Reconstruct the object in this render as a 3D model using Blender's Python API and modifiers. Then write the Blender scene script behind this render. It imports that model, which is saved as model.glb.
---
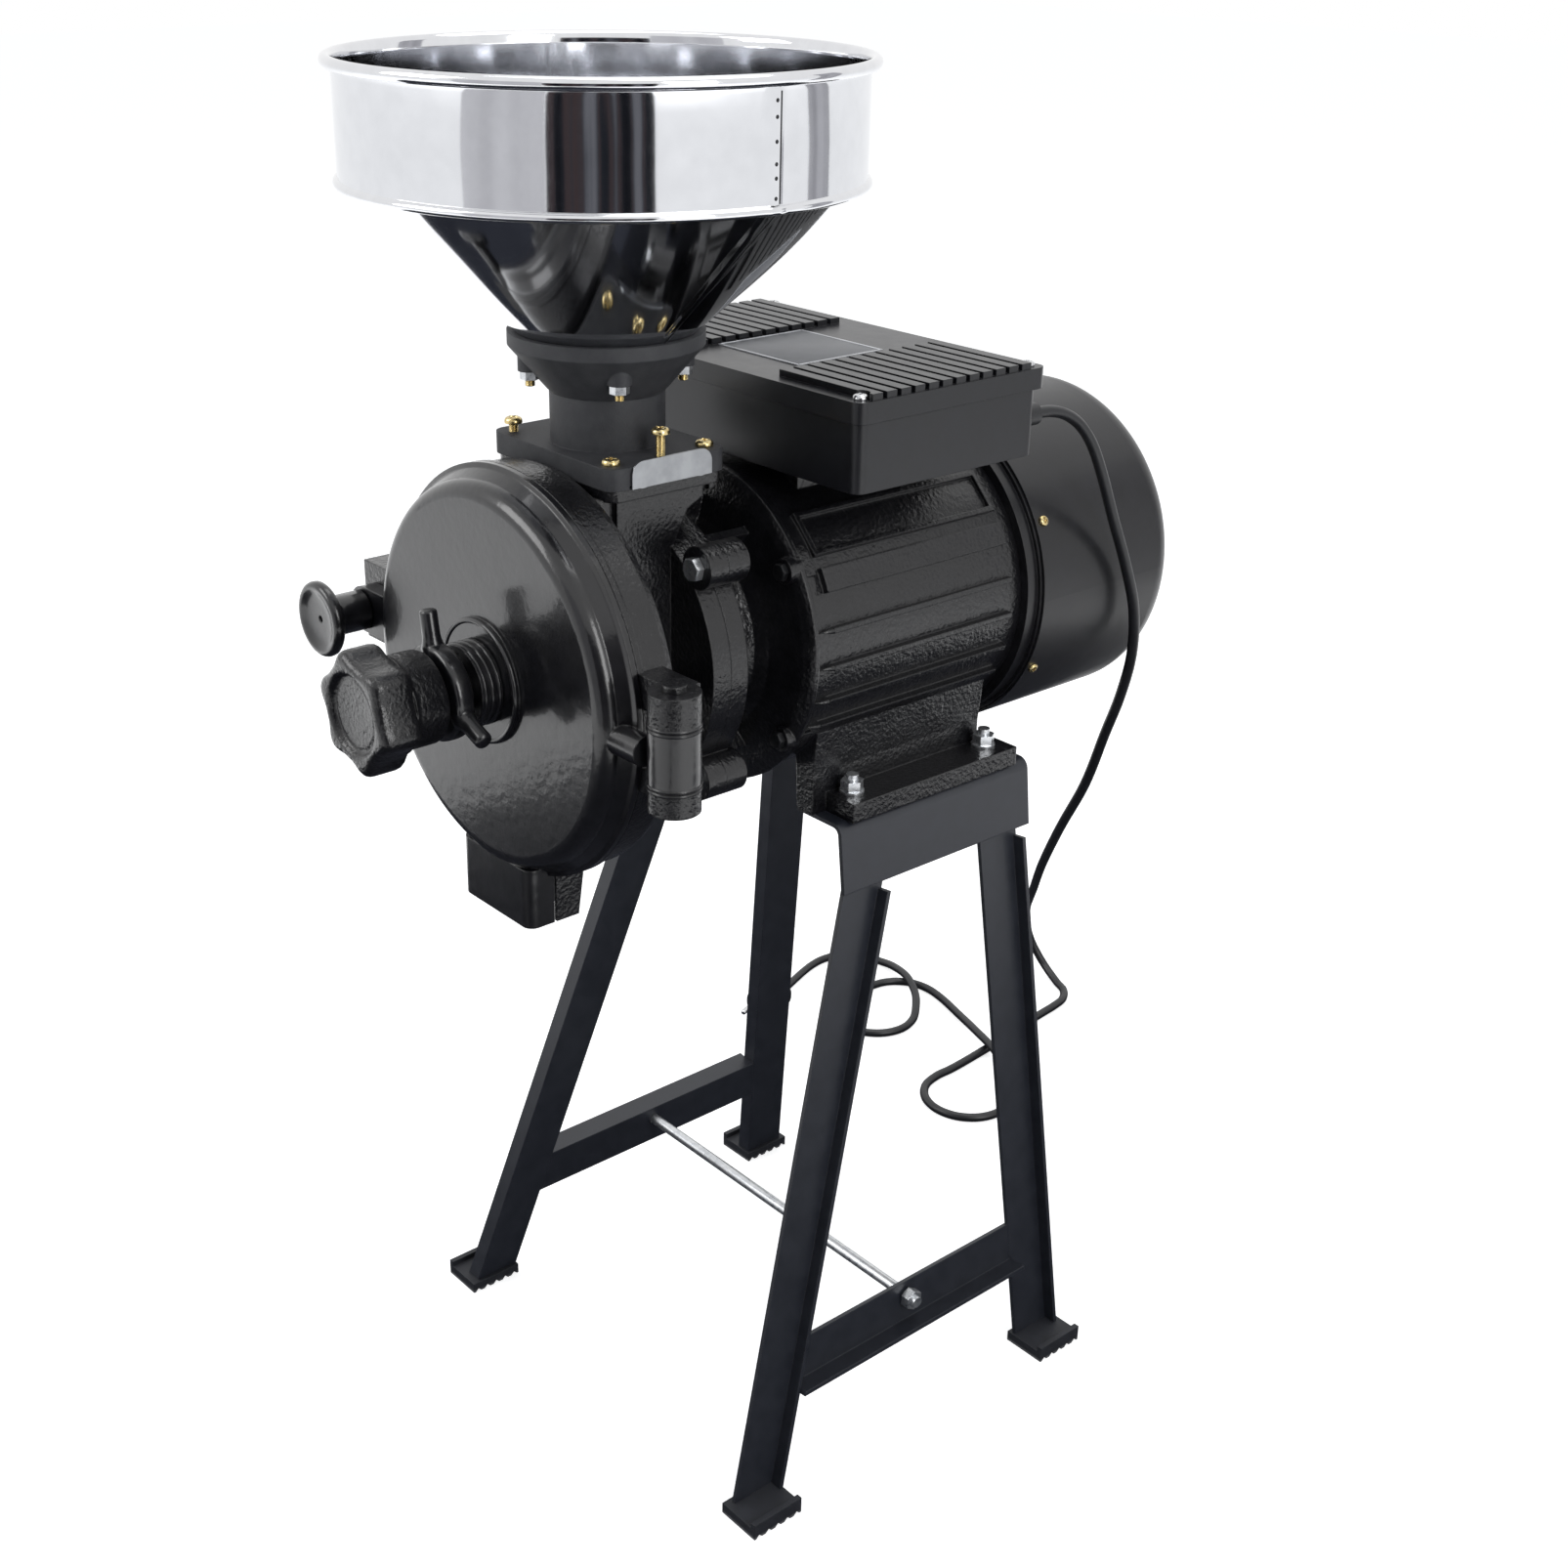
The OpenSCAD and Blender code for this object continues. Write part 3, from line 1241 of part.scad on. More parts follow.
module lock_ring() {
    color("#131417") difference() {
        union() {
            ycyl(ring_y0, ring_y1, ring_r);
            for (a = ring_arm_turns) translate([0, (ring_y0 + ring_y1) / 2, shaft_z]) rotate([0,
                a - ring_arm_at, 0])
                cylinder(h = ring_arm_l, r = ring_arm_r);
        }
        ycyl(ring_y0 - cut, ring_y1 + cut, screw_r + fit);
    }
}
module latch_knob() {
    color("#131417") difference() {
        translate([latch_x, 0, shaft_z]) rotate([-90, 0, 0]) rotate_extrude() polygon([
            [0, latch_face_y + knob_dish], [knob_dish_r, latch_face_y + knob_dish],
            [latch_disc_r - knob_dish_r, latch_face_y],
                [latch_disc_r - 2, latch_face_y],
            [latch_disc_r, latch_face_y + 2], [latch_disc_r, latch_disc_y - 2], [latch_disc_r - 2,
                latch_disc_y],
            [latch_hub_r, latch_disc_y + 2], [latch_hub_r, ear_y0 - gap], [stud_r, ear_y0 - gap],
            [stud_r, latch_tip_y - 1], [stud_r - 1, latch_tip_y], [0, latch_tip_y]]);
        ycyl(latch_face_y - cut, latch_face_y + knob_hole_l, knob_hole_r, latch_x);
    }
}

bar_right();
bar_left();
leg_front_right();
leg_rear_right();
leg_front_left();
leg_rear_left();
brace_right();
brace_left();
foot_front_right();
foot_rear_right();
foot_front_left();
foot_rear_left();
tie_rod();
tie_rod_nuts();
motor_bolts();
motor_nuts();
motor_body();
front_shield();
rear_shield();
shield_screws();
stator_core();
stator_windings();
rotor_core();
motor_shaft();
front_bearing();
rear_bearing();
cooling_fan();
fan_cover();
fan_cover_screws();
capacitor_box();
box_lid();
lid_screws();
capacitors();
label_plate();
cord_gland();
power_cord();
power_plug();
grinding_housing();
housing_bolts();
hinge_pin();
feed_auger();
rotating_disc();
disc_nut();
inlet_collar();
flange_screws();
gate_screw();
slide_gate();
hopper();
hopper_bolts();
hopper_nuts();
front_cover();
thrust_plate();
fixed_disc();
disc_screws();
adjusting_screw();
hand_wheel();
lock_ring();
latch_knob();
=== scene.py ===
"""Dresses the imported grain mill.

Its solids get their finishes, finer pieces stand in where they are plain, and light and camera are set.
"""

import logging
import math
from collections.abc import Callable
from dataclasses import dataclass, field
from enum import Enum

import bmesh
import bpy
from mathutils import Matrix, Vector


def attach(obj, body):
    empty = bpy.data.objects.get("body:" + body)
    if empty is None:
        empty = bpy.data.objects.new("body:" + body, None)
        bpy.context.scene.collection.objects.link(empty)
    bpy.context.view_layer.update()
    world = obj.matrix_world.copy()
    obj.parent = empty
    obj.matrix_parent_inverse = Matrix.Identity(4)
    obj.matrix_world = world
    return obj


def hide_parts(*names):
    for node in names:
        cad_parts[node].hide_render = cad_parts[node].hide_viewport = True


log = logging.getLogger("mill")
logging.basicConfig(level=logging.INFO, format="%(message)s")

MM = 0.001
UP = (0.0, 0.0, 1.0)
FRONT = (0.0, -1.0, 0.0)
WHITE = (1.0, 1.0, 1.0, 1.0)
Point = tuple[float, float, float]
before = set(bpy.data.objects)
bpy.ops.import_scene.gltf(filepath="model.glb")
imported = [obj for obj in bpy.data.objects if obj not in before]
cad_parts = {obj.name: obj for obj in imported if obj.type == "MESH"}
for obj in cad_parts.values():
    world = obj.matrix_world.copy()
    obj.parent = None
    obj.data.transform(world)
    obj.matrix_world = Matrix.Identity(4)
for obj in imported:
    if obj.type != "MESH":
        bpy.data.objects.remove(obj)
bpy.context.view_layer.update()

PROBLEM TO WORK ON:
Go through the listing above and locate each line that holds the word "imported". Copy those lines.

RESPONSE TO THE EXERCISE:
"""Dresses the imported grain mill.
imported = [obj for obj in bpy.data.objects if obj not in before]
cad_parts = {obj.name: obj for obj in imported if obj.type == "MESH"}
for obj in imported:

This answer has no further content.